Tuesday 21 April 2015

Some SIP stuff

By vm  |  11:32 No comments

1. How c-seq count is used by UAS to determine out of sequence request
 
# CSeq numbering is independent for requests originated by each end. Note that while the UAC is expected to use consecutive values, the UAS is expected to allow gaps in the numbering. This is needed in case messages get lost along the way.

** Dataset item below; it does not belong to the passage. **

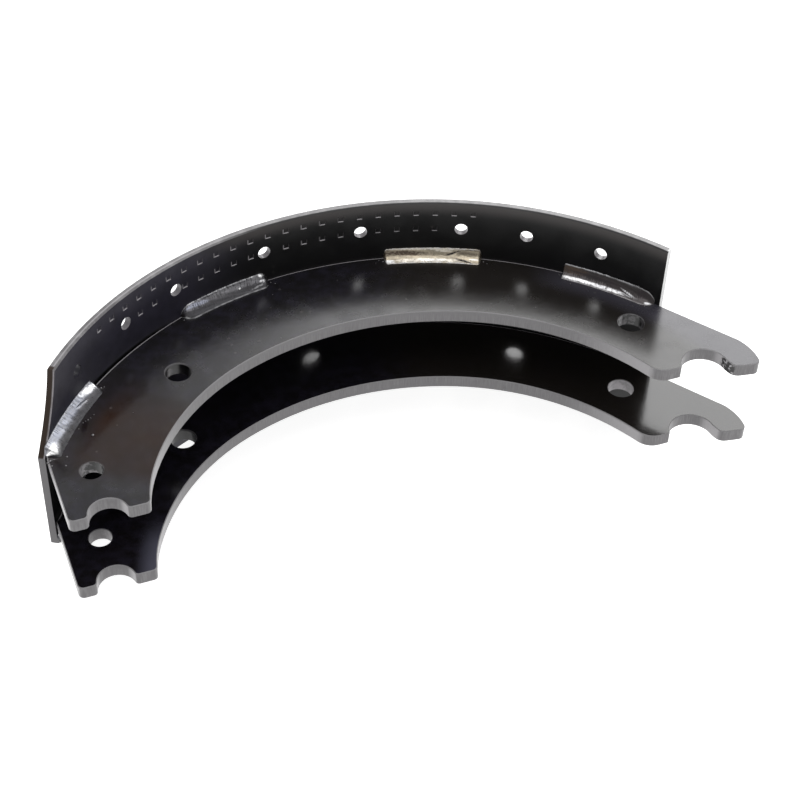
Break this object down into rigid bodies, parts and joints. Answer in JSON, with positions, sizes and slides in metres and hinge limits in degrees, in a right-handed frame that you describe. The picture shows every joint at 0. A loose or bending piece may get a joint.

2. How registration can be removed with a Retry-After header .
 
# This question is not clear to, however if you are asking in the terms of SIP Proxy here you go.
 
An SIP Proxy Server which is overloaded or administratively disabled MAY generate a 503 Service Unavailable response to a REGISTER request, and SHOULD include a Retry-After header value indicating how long before the SIP-PBX SHOULD re-attempt the request to the same SIP Proxy Server.  An SIP-PBX receiving such a response MUST support the Retry-After header, and MUST honor the value as follows: if the value is 32 seconds or less, it MUST wait the requested time and retry the request to the same SIP Proxy Server; if the value is larger, it MUST remember the value for that SIP Proxy Server address instance, and try any alternate SIP Proxy Server addresses it can.  If an alternate SIP Proxy Server can be successfully reached and Registration succeeds through the alternate, the SIP-PBX MAY discard the Retry-After value of the original.  Otherwise, it MUST wait to reattempt Registration to the original SIP Proxy Server for the Retry-After value in seconds. 
 

3. Use of rport and received parameter used in the via header field
 
# When a server attempts to send a response, it examines the topmost Via header field value of that response. If the "sent-protocol" component indicates an unreliable unicast transport protocol, such as UDP, and there is no "maddr" parameter, but there is both a "received" parameter and an "rport" parameter, the response MUST be sent to the IP address listed in the "received" parameter, and the port in the "rport" parameter. The response MUST be sent from the
same address and port that the corresponding request was received on. 
 
4. Difference between loose routing and strict routing
 
Strict Routing rewrote the Request-URIii. That means the Request-URI always contained URI of the next hop (which can be either next proxy server which inserted Record-Route header field or destination user agent). Because of that it was necessary to save the original Request-URI as the last Route header field.
 
Loose routing,  works in a little bit different way. The Request-URI is no more overwritten, it always contains URI of the destination user agent. If there are any Route header field in a message, than the message is sent to the URI from the topmost Route header field. This is significant change--Request-URI doesn't necessarily contain URI to which the request will be sent. In fact, loose routing is very similar to IP source routing.

5. Use of q parameter in the contact header field
 
# "q"  & "expire" parameters are only used when the Contact is present in a  REGISTER request or response, or in a 3xx response.  Additional
  parameters may be defined in other specifications. 
 

The "q" parameter indicates a relative preference for the particular Contact header field value compared to other bindings for this address-of-record.